Later years and death
In his final years Schuyler remained on the council and continued as a voice of caution and pragmatism amid imperial projects aimed at reshaping the northern trade. He supported Governor Burnet's efforts to redirect commerce away from Montreal and through Albany, while urging adequate presents and treaty renewals to keep the Five Nations engaged. He died in 1724 at Albany, closing a career that had spanned from the Dongan Charter to the postwar imperial realignments.

Legacy
Peter Schuyler's legacy rests on three pillars: municipal leadership as Albany's first mayor, steady stewardship of Indian affairs, and the embodiment of a frontier statesman who could speak persuasively in multiple political idioms. Through his sister Alida's marriage to Robert Livingston and the marriages of his kin into the Van Rensselaer and Van Cortlandt lines, his family network remained central to provincial politics long after his death.
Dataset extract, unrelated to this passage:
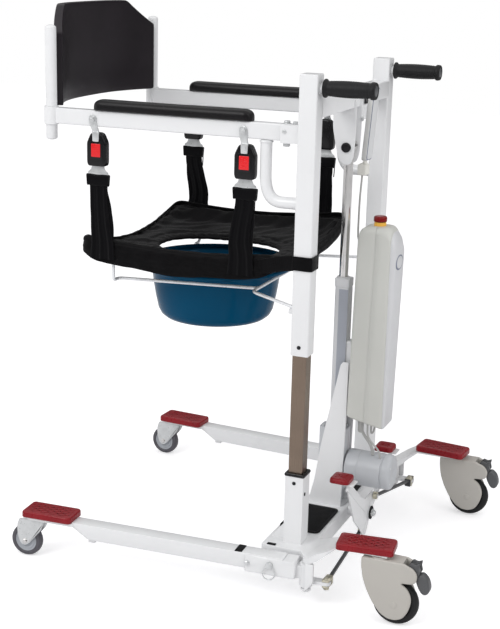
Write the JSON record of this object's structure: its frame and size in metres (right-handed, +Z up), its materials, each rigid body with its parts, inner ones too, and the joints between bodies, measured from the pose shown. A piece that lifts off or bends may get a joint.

Later generations of the wider Schuyler clan would produce figures such as Philip Schuyler of the American Revolution, but the template for combining public office, diplomacy with the Haudenosaunee, and commercial acumen was set in Peter's era. Known to Native allies as Quider and to colonists as a reliable mediator, he helped shape the northern frontier into a zone where covenant and commerce, rather than conquest alone, defined the possibilities of colonial New York.

Our collection contains 11 quotes who is written by Peter, under the main topics: Truth - Justice - Leadership - Honesty & Integrity - War.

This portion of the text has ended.